Shit, we're not even 30 seconds into this one before some wizard with magic eyebrows is stripping a gharish she-thing in a public bar.  His next trick will have to be making both its penises disappear.

Meanwhile, across the bar somewhere, another magician with magic glasses is being asked by a sailor-waitress is he's a wierdo.  The response he gives at 0:44 has to be the best example of nonchalant denial I've ever witnessed.  "Oh no, I'm not a wierdo. I'm just seducing you at work with shiny things and card tricks while that table of bikers over there are waiting on their drinks order.  Maybe we can meet back here at eleven, after my beating in the car park?"

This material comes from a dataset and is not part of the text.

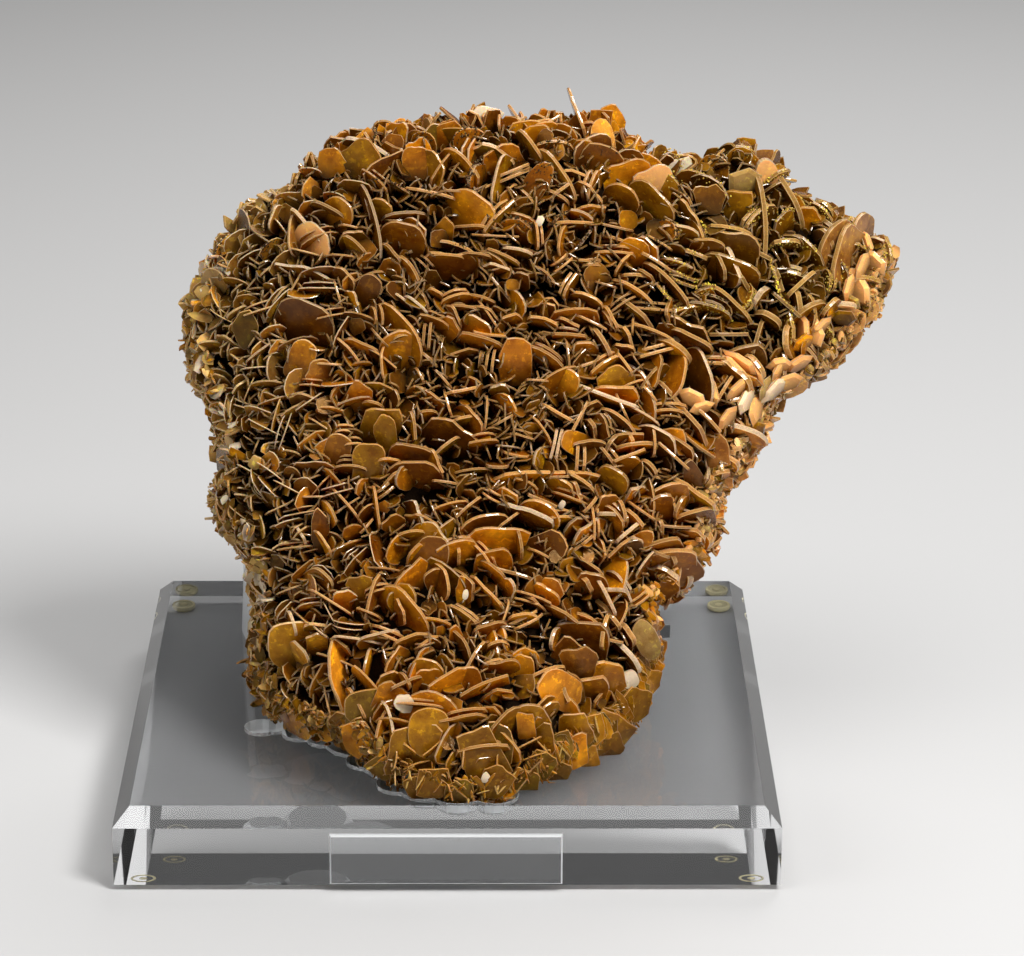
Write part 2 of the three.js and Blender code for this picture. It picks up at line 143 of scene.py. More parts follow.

What follows is a montage of guys proving their not gay by making women inexplicably aroused by tricks we never get to see.  What sticks in my mind, though, is the end where a 5 year old boy is clutching a fan of cards while surrounded by bikini girls.  That's probably a bit strange in itself, but at 1:45 I notice the Israel Army cap he's wearing.  That's really the only esoteric mystery I could find.

Do Not Hug This Man


Category: Self-Defence
Genre: Homoerotic Suicide

I've been in a few brawls, and witnessed several more, and I'll tell you right now, as someone who comes from a family of fighters, there are only three situations in which an attacker's first tactical move is a bear hug:

1. He is a friend who is gently trying to restrain you from getting your ass kicked by someone else less drunk and more capable than you, in which case just go with it.

2. He is forty kilos heavier and at least 6 inches taller than you, in which case you're now 50 centimetres off the ground and unable to breathe.

3. He is an actual bear.

The only thing you will achieve in the unlikely event he lets you anywhere near his balls is turning a clumsy fight into a sexual challenge.

The secong half of this demo is even more insane.  Here the bearded master of counter-cuddling is being bear hugged from the front.  Unless this was a stroke victim's idea of a crash tackle, the only time anyone is going to hit you with a frontal bear hug that doesn't pin your arms is just after they've won a place in the Special Olympics.


And finally, this piece if community service from Found Footage Fest.

How to Raise a Street Smart Kid


Category: Child Protection
Genre: Pedophile Instructional Tapes

The best and worst part of this clip is right at the end at 1:02 when the interviewer says" But now I know your password."  and the dejected kid replies fatalistically, "I know."  Fade to black.